I started by designing a PCB to fit into the existing lamp housing and then crammed as many neon indicator lamps onto it as I could, in a three dimensional array shaped like a flower. Although I originally intended to have the simple drive circuitry mounted separately, there was room to mount it on the back of the PCB.
I made a transparency using a dedicated film for making inkjet transparencies for silkscreens that absorbs a deep and accurate layer of ink into a special coating on its surface.
I exposed some standard photosensitive PCB laminate with a UV nail varnish curer. I do have a proper UV exposure unit, but it was just an extra twist to use a cheap ebay item to do it. The exposure time was just one minute. The PCB laminate is a sandwich of fibreglass and the cheaper resin bonded laminate inside, with a layer of copper and then a UV-sensitive layer.
I then developed the PCB in a developer made up with 12g of sodium metasilicate in 250ml of water. When the exposed PCB is submerged and moved in the developer the areas exposed to the UV will dissolve leaving an etch resistant layer in the shape of your desired tracks. the developer solution can be stored for further use, but be aware that it can cause skin irritation so gloves should be worn and it should be stored in a sealed and marked container.

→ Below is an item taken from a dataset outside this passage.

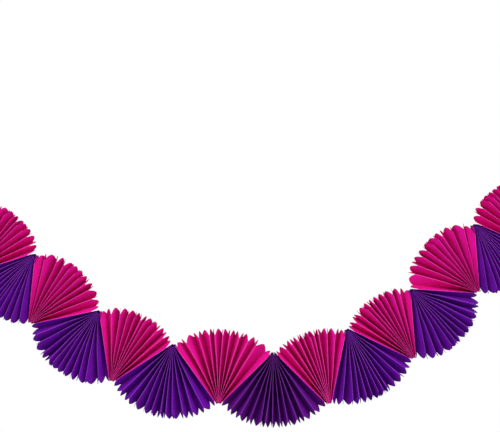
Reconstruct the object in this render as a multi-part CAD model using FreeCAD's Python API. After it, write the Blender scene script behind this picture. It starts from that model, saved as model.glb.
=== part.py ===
import FreeCAD, Part
import math
import os

# Paper fan garland: one swag of pleated paper fans, violet ones that open downwards
# and pink ones that open upwards, glued side by side, with a card leaf at each end.
# Millimetres. +X runs along the swag, +Z is up, and the fans show their faces to -Y.
# The origin is the middle of the hanging hole in the left end card.

Vector = FreeCAD.Vector

# A leaf is one panel of a fan, between two folds. It is cut to a pointed tooth at the rim and
# to a blunt one at the apex.
LEAF_LENGTH = 138.8
LEAF_WIDTH = 18.0
RIM_TOOTH_HEIGHT = 10.3
APEX_TOOTH_HEIGHT = 2.5
PAPER_THICKNESS = 0.15

# A tooth's outline, as shares of the leaf's width and of the tooth's height
RIM_TOOTH = ((0.22, 0.63), (0.5, 1.0), (0.78, 0.63))
APEX_TOOTH = ((0.5, 1.0),)

# Visible panels between the two glued leaves of a fan; the first and last fans are smaller
VIOLET_PANELS = 24
PINK_PANELS = 20
END_FAN_PANELS = 16

# At the apex all the leaves of a fan are bound into a nub of this width, from one glued leaf
# to the other, and its middle is the centre that the fan opens about
NUB_WIDTH = 7.0

# Pleats lie closer in the middle of a fan than beside its neighbours, none is quite like the
# next, and the panel next to the last one may gape: all are shares of an even pleat
MIDDLE_CROWDING = 0.3
UNEVENNESS = 0.22
GAPE = 0.4

# Three stations along a leaf: apex notch, knee and rim notch. Between the glued leaves the folds
# draw in a little towards the middle of the fan at the apex.
STATION_REACH = (APEX_TOOTH_HEIGHT, 50.0, LEAF_LENGTH - RIM_TOOTH_HEIGHT)
STATION_SPREAD = (0.8, 0.95, 1.0)
RIM = 2

# The paper is cut through front to back on a longer and longer slant where the leaves stand
# edge on, up to this length at the apex, where they are squeezed
LONGEST_SLANT = 3.0

# A fan is cupped: all but its outermost leaves give back a share of the lean of a flat fan. The
# share is the first number, and the second more for each radian that the fan opens.
CUPPING = (0.33, 0.2)

# How the swag hangs: the turn from each link to the next in degrees, left to right, violet fans
# first and last, and how far the lower end of each link leans back. A link joins the
# centres of two neighbouring fans.
TURNS = (44, 66, 71, 76, 91, 70, 98, 86, 96, 62, 81, 64, 86, 85, 67, 65, 60)
LEANS = (28, 29, 30, 29, 25, 24, 22, 18, 16, 14, 11, 20, 28, 29, 31, 31, 30, 28)
FIRST_LINK_DIRECTION = 216.0

# The swag is bowed, so the backs of its leaves all turn towards one point far behind it
BACKS_MEET = Vector(480, 1200, -150)

# The side of each fan that gapes: -1 left, 1 right and 0 neither
GAPING_SIDES = (0, 0, 0, 0, -1, -1, 1, 1, 1, 1, 1, 0, 1, -1, 0, 0, 0)
LINK_LENGTH = math.hypot(LEAF_LENGTH, NUB_WIDTH)

# End cards: a stiff card glued on the last leaf, with a tab past the apex for the hole
CARD_THICKNESS = 0.8
HOLE_RADIUS = 2.5
HOLE_PAST_LEAF = 6.0
TAB_END = ((1.0, 0.0), (0.5, 0.86), (-0.5, 0.86), (-1.0, 0.0))


def unit(vector):
    """The vector with a length of one."""
    return vector * (1 / vector.Length)


def between(first, second, share):
    """The point a share of the way from the first to the second."""
    return first + (second - first) * share


def opens_down(index):
    """Violet fans open downwards and stand at the even places along the swag."""
    return index % 2 == 0


def link_downs():
    """Unit vectors along the links between fan centres, each from its upper end down."""
    downs = []
    direction = FIRST_LINK_DIRECTION
    for index, lean in enumerate(LEANS):
        upright = math.cos(math.radians(lean))
        across = upright * math.cos(math.radians(direction))
        rise = upright * math.sin(math.radians(direction))
        downs.append(Vector(across, math.sin(math.radians(lean)), rise))
        if index < len(TURNS):
            direction += TURNS[index] if opens_down(index) else -TURNS[index]
    return downs


def leaf_depths(downs):
    """Unit vectors across the glued leaves, front to back, square to each link."""
    centre = Vector()
    depths = []
    for index, down in enumerate(downs):
        leaf = down if opens_down(max(index - 1, 0)) else down * -1
        back = BACKS_MEET - (centre + leaf * (LINK_LENGTH / 2))
        depths.append(unit(back - down * back.dot(down)))
        if index > 0:
            centre = centre + leaf * LINK_LENGTH
    return depths


def square_to_leaf(along, depth, towards):
    """The unit vector square to a flat leaf, on the side that another direction points to."""
    square = unit(along.cross(depth))
    return square if square.dot(towards) > 0 else square * -1


def glued_leaf(link, other_link, depth):
    """The direction of the glued leaf that crosses a link, seen from the fan that holds both."""
    square = square_to_leaf(link, depth, other_link)
    return unit(link * LEAF_LENGTH + square * NUB_WIDTH)


class Fan:
    """One pleated sheet between two glued leaves, bound about one centre."""

    def __init__(self, panels, phase, gaping, centre, links, depths):
        self.panels = panels
        self.phase = phase
        self.gaping = gaping
        self.centre = centre
        self.depths = depths
        self.folds = panels + 3
        left = glued_leaf(links[0], links[1], depths[0])
        right = glued_leaf(links[1], links[0], depths[1])
        self.rays = (left, right)
        self.inwards = (square_to_leaf(left, depths[0], right), square_to_leaf(right, depths[1], left))
        self.opening = left.getAngle(right)

    def place(self, fold, station):
        """Where a fold lies across the fan, 0 at the left glued leaf and 1 at the right."""
        step = fold - 1
        if step <= 0:
            return 0.0
        if step >= self.panels:
            return 1.0
        even = step / self.panels
        crowded = even + MIDDLE_CROWDING * math.sin(2 * math.pi * even) / (2 * math.pi)
        uneven = UNEVENNESS / self.panels * math.sin(2.4 * step + self.phase)
        gaped = abs(self.gaping) * GAPE / self.panels
        past_gape = self.gaping * (step - self.panels / 2) > self.panels / 2 - 1.5
        gap = gaped * (self.gaping * (past_gape - 0.5) - even + 0.5)
        return 0.5 + (crowded + uneven + gap - 0.5) * STATION_SPREAD[station]

    def ray(self, place):
        """The direction of a leaf at a place across the fan."""
        left, right = self.rays
        turn = self.opening
        flat = (left * math.sin((1 - place) * turn) + right * math.sin(place * turn)) * (1 / math.sin(turn))
        given_back = (CUPPING[0] + CUPPING[1] * turn) * (1 - (2 * place - 1) ** 4)
        return unit(flat - Vector(0, flat.y, 0) * given_back)

    def depth(self, place):
        """The direction from front to back at a place across the fan, square to the leaf there."""
        ray = self.ray(place)
        flat = between(self.depths[0], self.depths[1], place)
        return unit(flat - ray * ray.dot(flat))

    def middle(self, fold, station):
        """The point of a fold at a station, half way from the front of the fan to its back."""
        place = self.place(fold, station)
        nub = between(self.inwards[0], self.inwards[1], place) * (-NUB_WIDTH / 2)
        return self.centre + nub + self.ray(place) * STATION_REACH[station]

    def pitch(self, fold, station):
        """The mean distance square to a leaf from a fold to the folds on either side."""
        before = max(fold - 1, 1)
        after = min(fold + 1, self.folds - 2)
        depth = self.depth(self.place(fold, station))
        step = self.middle(after, station) - self.middle(before, station)
        return (step - depth * depth.dot(step)).Length / (after - before)

    def fold_pair(self, fold, station):
        """The front and back points of the paper on a fold: even folds lie at the back."""
        depth = self.depth(self.place(fold, station))
        middle = self.middle(fold, station)
        inward = self.inwards[0 if fold <= 1 else 1] * PAPER_THICKNESS
        last = self.folds - 1
        if fold in (0, last):
            edge = middle + depth * (LEAF_WIDTH / 2)
            return edge, edge + inward
        pitch = self.pitch(fold, station)
        slant = depth * min(LONGEST_SLANT, PAPER_THICKNESS * LEAF_WIDTH / pitch)
        if fold in (1, last - 1):
            edge = middle - depth * (LEAF_WIDTH / 2)
            return edge, edge + inward + slant * 2
        reach = depth * (math.sqrt(LEAF_WIDTH ** 2 - pitch ** 2) / 2)
        if fold % 2 == 0:
            return middle + reach - slant, middle + reach
        return middle - reach, middle - reach + slant

    def leaf_end(self, fold, station, tooth, layer):
        """A leaf's end from one fold to the next, round its tooth, on one face of the paper."""
        start = self.fold_pair(fold, station)[layer]
        end = self.fold_pair(fold + 1, station)[layer]
        outward = unit(self.ray(self.place(fold, station)) + self.ray(self.place(fold + 1, station)))
        height = RIM_TOOTH_HEIGHT if station == RIM else -APEX_TOOTH_HEIGHT
        points = [between(start, end, share) + outward * (rise * height) for share, rise in tooth]
        return [start] + points + [end]

    def solid(self):
        """The whole pleated sheet as one closed solid."""
        faces = []
        for fold in range(self.folds - 1):
            faces += self.leaf_faces(fold)
        for fold in (0, self.folds - 1):
            for station in range(RIM):
                front_in, back_in = self.fold_pair(fold, station)
                front_out, back_out = self.fold_pair(fold, station + 1)
                faces += [face(front_in, front_out, back_out), face(front_in, back_out, back_in)]
        return closed_solid(faces)

    def leaf_faces(self, fold):
        """Both faces and both cut ends of one leaf."""
        faces = []
        ends = []
        for layer in (0, 1):
            rim = self.leaf_end(fold, RIM, RIM_TOOTH, layer)
            apex = self.leaf_end(fold, 0, APEX_TOOTH, layer)
            faces += [face(*rim), face(*apex)]
            ends.append((rim, apex))
            for station in range(RIM):
                near = [self.fold_pair(at, station)[layer] for at in (fold, fold + 1)]
                far = [self.fold_pair(at, station + 1)[layer] for at in (fold, fold + 1)]
                if fold % 2 == 0:
                    faces += [face(near[0], near[1], far[0]), face(near[1], far[1], far[0])]
                else:
                    faces += [face(near[0], near[1], far[1]), face(near[0], far[1], far[0])]
        for front, back in zip(*ends):
            for start in range(len(front) - 1):
                faces.append(face(front[start], front[start + 1], back[start + 1]))
                faces.append(face(front[start], back[start + 1], back[start]))
        return faces


def face(*corners):
    """A flat face through its corners."""
    return Part.Face(Part.makePolygon(list(corners) + [corners[0]]))


def closed_solid(faces):
    """The solid that the faces enclose, with its faces turned outwards."""
    shell = Part.makeShell(faces)
    if Part.Solid(shell).Volume < 0:
        shell = Part.makeShell([turned.reversed() for turned in shell.Faces])
    return Part.Solid(shell)


def end_card(fan, side):
    """A stiff card on the outer face of an end leaf, with the hanging hole in its tab."""
    along = fan.rays[side]
    depth = fan.depths[side]
    outward = fan.inwards[side] * -1
    apex = fan.centre + outward * (NUB_WIDTH / 2)
    half = LEAF_WIDTH / 2
    hole = apex - along * HOLE_PAST_LEAF
    notch = apex + along * (LEAF_LENGTH - RIM_TOOTH_HEIGHT)
    outline = [hole + depth * (across * half) - along * (rise * half) for across, rise in TAB_END]
    outline += [notch - depth * half]
    for share, rise in RIM_TOOTH:
        outline.append(notch + depth * ((2 * share - 1) * half) + along * (rise * RIM_TOOTH_HEIGHT))
    outline += [notch + depth * half]
    card = face(*outline).extrude(outward * CARD_THICKNESS)
    punch = Part.makeCylinder(HOLE_RADIUS, 4 * CARD_THICKNESS, hole - outward * CARD_THICKNESS, outward)
    middle = hole + outward * (CARD_THICKNESS / 2)
    print("hole at", tuple(round(value, 3) for value in middle), "axis", tuple(outward))
    return card.cut(punch)


def first_centre(downs, depths):
    """The first fan's centre, which puts the middle of the left hanging hole at the origin."""
    along = glued_leaf(downs[0], downs[1], depths[0])
    inward = square_to_leaf(along, depths[0], downs[1])
    return along * HOLE_PAST_LEAF + inward * ((NUB_WIDTH + CARD_THICKNESS) / 2)


def hang_fans():
    """All the fans, left to right, each where it hangs."""
    downs = link_downs()
    depths = leaf_depths(downs)
    centre = first_centre(downs, depths)
    fans = []
    for index in range(len(TURNS)):
        sense = 1 if opens_down(index) else -1
        panels = VIOLET_PANELS if opens_down(index) else PINK_PANELS
        if index in (0, len(TURNS) - 1):
            panels = END_FAN_PANELS
        links = (downs[index] * sense, downs[index + 1] * sense)
        fans.append(Fan(panels, 1.7 * index, GAPING_SIDES[index], centre, links, depths[index:index + 2]))
        centre = centre + downs[index + 1] * (sense * LINK_LENGTH)
    return fans


def save(shape, node):
    """Write one node, and say how large it is."""
    shape.exportStep("parts/" + node + ".step")
    print(node, "valid" if shape.isValid() else "INVALID", "volume", round(shape.Volume))


os.makedirs("parts", exist_ok=True)
fans = hang_fans()
for index, fan in enumerate(fans):
    colour = "violet" if opens_down(index) else "pink"
    save(fan.solid(), colour + "_fan_" + str(index // 2 + 1))
save(end_card(fans[0], 0), "end_card_left")
save(end_card(fans[-1], 1), "end_card_right")
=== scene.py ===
import bpy
import math
import numpy as np
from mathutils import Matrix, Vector


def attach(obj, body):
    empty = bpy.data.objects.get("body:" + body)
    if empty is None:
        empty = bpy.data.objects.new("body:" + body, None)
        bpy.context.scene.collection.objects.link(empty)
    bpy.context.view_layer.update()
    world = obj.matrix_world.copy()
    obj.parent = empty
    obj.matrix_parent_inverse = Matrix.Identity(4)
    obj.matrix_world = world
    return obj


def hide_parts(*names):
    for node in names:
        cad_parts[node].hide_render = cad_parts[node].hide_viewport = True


# A garland of pleated paper fans hung in a swag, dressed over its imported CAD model.
# Metres, in the model's own frame: +X along the swag, +Z up, faces of the fans to -Y.

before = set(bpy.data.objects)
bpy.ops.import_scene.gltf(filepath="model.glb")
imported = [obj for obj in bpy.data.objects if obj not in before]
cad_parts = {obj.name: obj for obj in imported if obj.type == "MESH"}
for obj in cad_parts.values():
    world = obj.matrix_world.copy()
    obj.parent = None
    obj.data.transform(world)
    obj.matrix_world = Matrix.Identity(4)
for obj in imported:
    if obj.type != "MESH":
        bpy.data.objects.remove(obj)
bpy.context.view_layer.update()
scene = bpy.context.scene


# ---- camera -----------------------------------------------------------------------------
# Level with the middle of the swag and square to it, from far enough off that the fans at
# both ends are seen as flatly as the middle ones. It frames 0.9 m of the swag's length.
CAMERA_DISTANCE = 5.0
SEEN_WIDTH = 0.897
SEEN_MIDDLE_X = 0.4791
SEEN_MIDDLE_Z = -0.0257
SEEN_DEPTH = 50
camera_data = bpy.data.cameras.new("camera")
camera = bpy.data.objects.new("camera", camera_data)
scene.collection.objects.link(camera)
camera.location = (SEEN_MIDDLE_X, -CAMERA_DISTANCE, SEEN_MIDDLE_Z)
camera.rotation_euler = (math.radians(90), 0, 0)
camera_data.lens = camera_data.sensor_width * CAMERA_DISTANCE / SEEN_WIDTH
camera_data.clip_end = SEEN_DEPTH
scene.camera = camera
scene.view_settings.view_transform = "Standard"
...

Then I etched the PCB in a Seno GS style ferric chloride etching bag. I say Seno GS "style" because I foolishly attempted to heat my original Seno bag in the microwave and melted the plastic where small amounts of the etchant were trapped in the bag clips and got too hot. So I made a new bag out of heavy duty lay-flat polythene sleeving heat-sealed in a suitable manner. Note that it took a lot of experimentation to get the sealing temperature just right to seal the bag fully without damaging it. I double sealed it, as ferric chloride leaves permanent stains on just about everything. I could have used the original clips, but I decided to get some ebay bag sealing clips just to see how well they worked.

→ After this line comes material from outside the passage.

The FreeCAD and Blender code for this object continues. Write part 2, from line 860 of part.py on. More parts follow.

Once etched the PCB was drilled using a hand held drill with good robust bearings, and a tungsten carbide drill bit. These drill bits are used in CNC machines but discarded when they become too worn or when they have been reground to the point they are too short for machine use. They are available at a much lower price than new bits and are ideal for home use. Note that tungsten carbide drill bits are very hard and brittle, which makes them ideal for drilling fibreglass laminate, but also makes them very prone to snapping. Use extreme care to avoid putting any sideways pressure on the drills or letting them snatch when widening pre-drilled holes with a larger drill.
I painted the PCB black, but slightly regretted doing so, since the native light colour of the PCB material may have made the lighting effect a bit brighter. The 21 neon lamps were all mounted in the desired flower shape, the circuitry added, and the PCB mounted into the lamp base. And it looks very good indeed, with virtually no running costs due to the extremely low current used.